Research on interior noise optimization of minibus based on vibration transfer path analysis using super element method

Abstract

In this paper, aiming at the problem of excessive low-frequency noise in a minibus, the SEM (Super Element Method) was applied to the NVH (Noise, Vibration and Harshness) dynamics simulation analysis of the vehicle, and the vibration and noise control schemes were proposed from the aspect of vibration transfer path to improve NVH performance. First, the relationship and difference between SEM and LFEM (Legacy Finite Element Method) were elaborated theoretically. Afterward, the legacy finite element model of the full vehicle, which comprehensively considered all related components such as BIW (Body In White), chassis, door covers, body accessories and interior and exterior trims, was established based on LFEM. Furthermore, the subsystems of legacy finite element model of the vehicle were divided into super elements based on SEM, and the differences between SEM and LFEM in model processing were discussed in detail.
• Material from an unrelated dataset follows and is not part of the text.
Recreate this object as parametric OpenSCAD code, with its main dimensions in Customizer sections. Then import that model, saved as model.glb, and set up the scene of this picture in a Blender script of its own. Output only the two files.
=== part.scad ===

In addition, the modal analysis and frequency response analysis of the full vehicle were carried out by LFEM and SEM respectively, and the computational results were compared with the testing results to verify the simulation accuracy and feasibility of the SEM in solving the vehicle body dynamics problems. Meanwhile, through the comparison of simulation analysis process of SEM and LFEM in practical case, the advantages of SEM compared with LFEM were discussed in terms of computational efficiency and storage space occupied. Finally, the stiffness optimization schemes of rubber bushing in the middle of driveshaft were proposed to improve vibration and noise from the aspect of vibration transfer path, and the testing results verified the effectiveness of the optimization schemes in reducing the low frequency noise inside the vehicle. The study concluded that SEM had obvious advantages over LFEM in terms of computational efficiency and storage space occupied, while ensuring the computational accuracy basically consistent with that of LFEM.